## PROBLEM DESCRIPTION
In how many lines does the string "that" appear? Answer with the number only.

Recorded data:
-=-=-

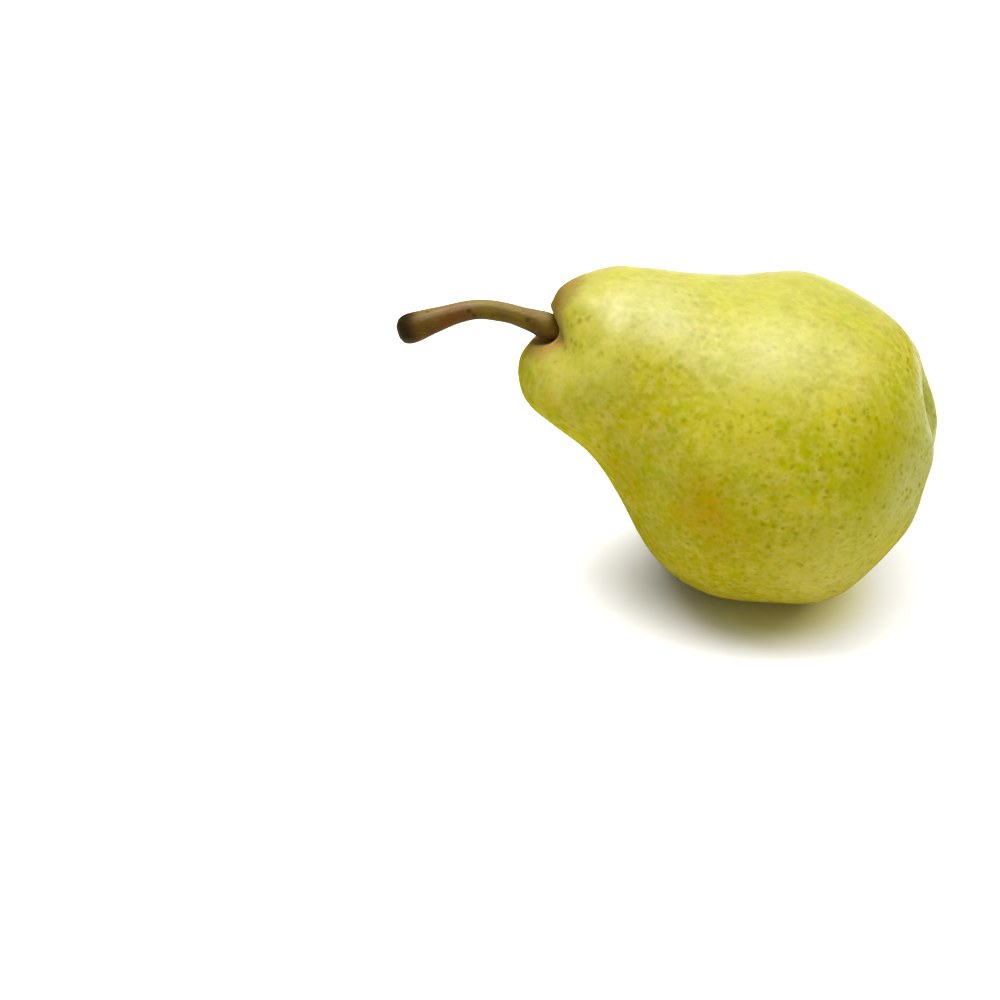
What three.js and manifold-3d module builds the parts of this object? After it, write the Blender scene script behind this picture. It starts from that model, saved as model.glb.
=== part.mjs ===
// A ripe pear lying on its side: the fruit, its woody stem and the dried flower remnant in its eye.
import * as THREE from 'three';
import { mergeVertices } from 'three/addons/utils/BufferGeometryUtils.js';
import Module from 'manifold-3d';

// Driving dimensions in millimetres and degrees. The fruit rests on z = 0, over the origin, with its
// stem toward -X and its eye toward +X. Its core line is an arc, low at the belly, high at both ends.
const coreArc = 104;           // radius of the core line
const coreTilt = 29;           // slope of the core line where it leaves the neck
const coreHeight = 40.4;       // height of the lowest point of the core line
const clearance = 0.3;         // gap between pieces that touch on the real fruit

// Stations of the flesh from the stem cavity to the eye basin: place along the core line, radius,
// and lift of the ring's centre above the core line.
const stations = [
  [5.0, 2.9, 8.8],
  [2.4, 3.1, 8.7],
  [0.9, 3.6, 8.6],
  [0.5, 5.2, 8.3],
  [0.9, 9.4, 7.6],
  [4.4, 14.3, 7.1],
  [10.0, 17.6, 7.8],
  [17.5, 19.8, 7.1],
  [25.5, 23.8, 3.6],
  [34.0, 29.1, -1.7],
  [43.0, 32.2, -4.7],
  [52.0, 33.7, -5.6],
  [61.0, 33.6, -6.0],
  [69.5, 29.8, -5.0],
  [76.5, 23.5, -3.1],
  [81.4, 17.4, -2.2],
  [84.2, 12.4, -2.9],
  [84.9, 9.0, -3.3],
  [84.2, 6.4, -3.6],
  [81.8, 4.3, -3.7],
];

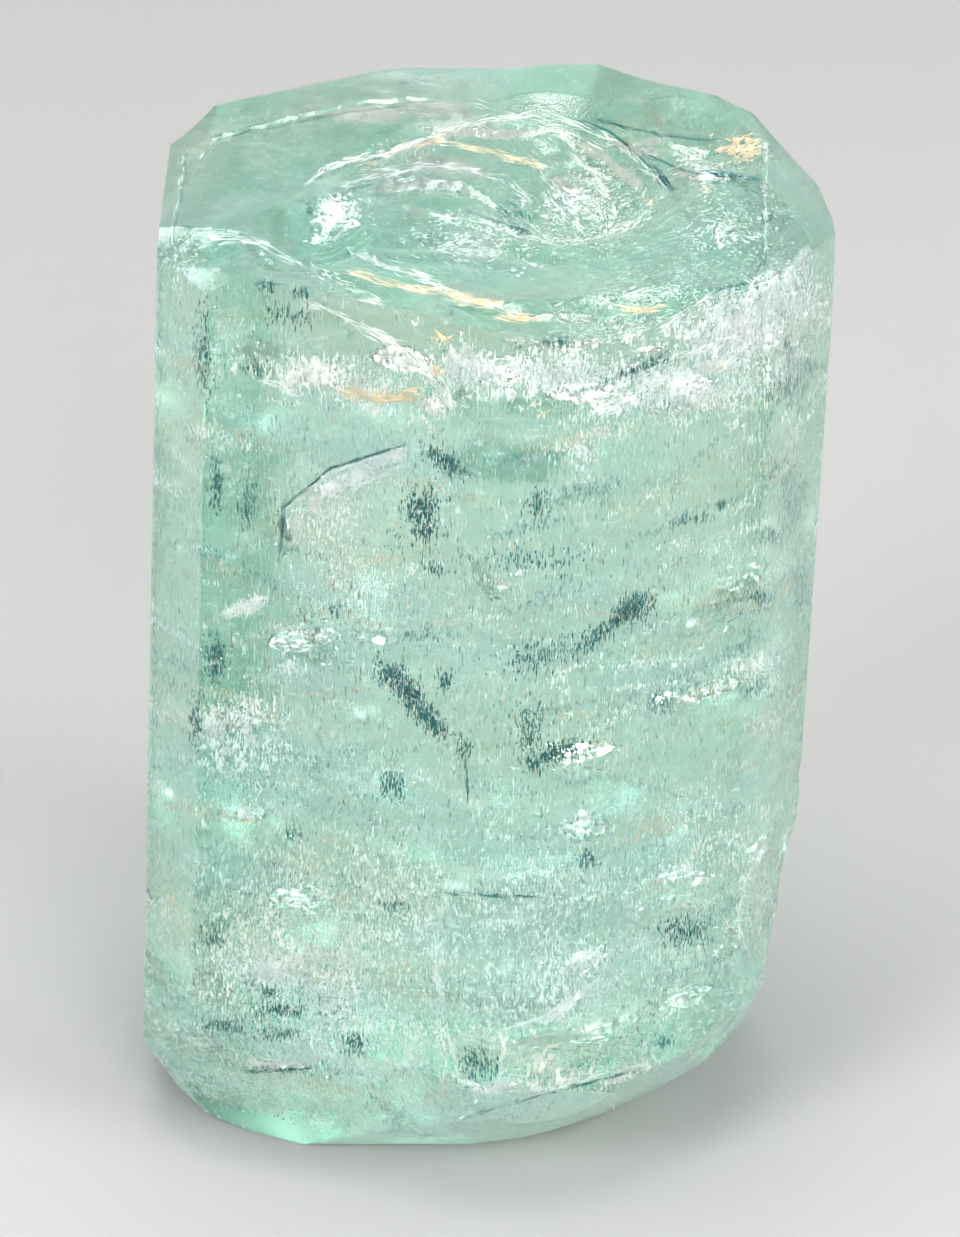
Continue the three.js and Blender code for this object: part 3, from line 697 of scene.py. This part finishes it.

-=-=-

## THE OUTPUT
2